Would love to chat more here or there if you're keen!
On the other, I've definitely had trouble with getting an existing migrations tool to work with Clickhouse.. currently using golang-migrate but it's not painless. I think Atlas might have the right idea but I'm hesitant to lock my company into commercial tooling. Sqlmesh may also kind of do what's needed, but its focus is more on transforming tables of data, managing your ddl happens as a happy accident along the way.
As to what else, I continually fail to see what’s wrong with SQL. It’s incredibly easy to read, in plain English, and understand what is being done. ALTER TABLE foo ADD COLUMN bar INTEGER NOT NULL DEFAULT 0… hmm, wonder what that’s doing?
For people who say you get too many .sql files doing it this way: a. Get your data models right the first time b. Build a tool to parse and combine statements, if you must.
This could be done with SQL comments, but having it in a structured format makes it more reliable to parse and validate programmatically. I do see why YAML's quirks could become a problem in a tool that's meant to help you make sure your database is in order, we didn't run into issues like country codes or numbers being interpreted as sexagesimal (yet).
Perhaps a middle ground would be to keep the actual migrations in .sql files for readability, while using a separate metadata file (in JSON or TOML) for the orchestration details. What do you think?

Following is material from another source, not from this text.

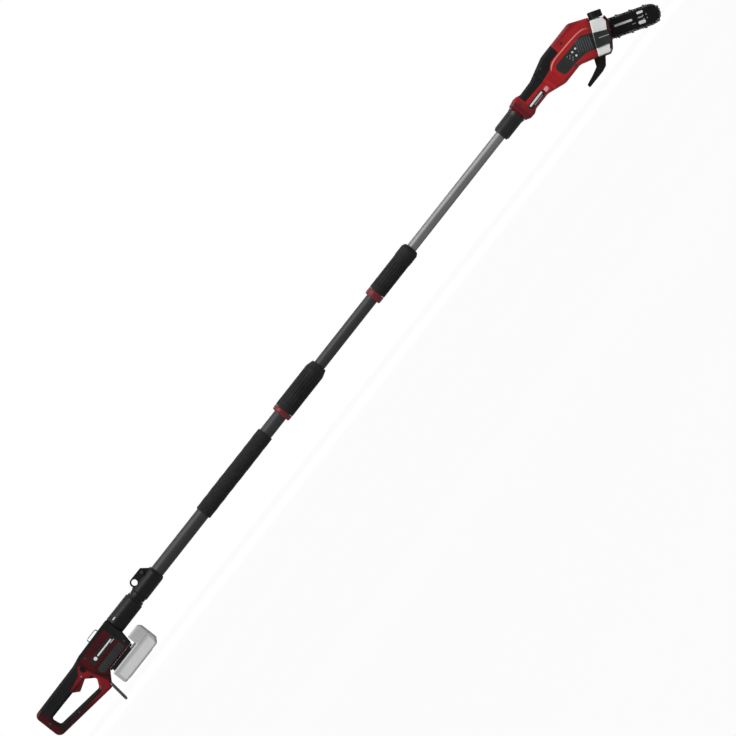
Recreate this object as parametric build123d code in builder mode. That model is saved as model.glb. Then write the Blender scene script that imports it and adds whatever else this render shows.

I guess my stance is that if you need some kind of config file to create the migration, then fine, but as a DBRE, it’s much easier for me to reason about the current state by seeing the declarative output than by mentally summing migration files. As a bonus, this lets you see quite easily if you’ve done something silly like creating an additional index on a column that has a UNIQUE constraint (though you’d still have to know why that’s unnecessary, I suppose).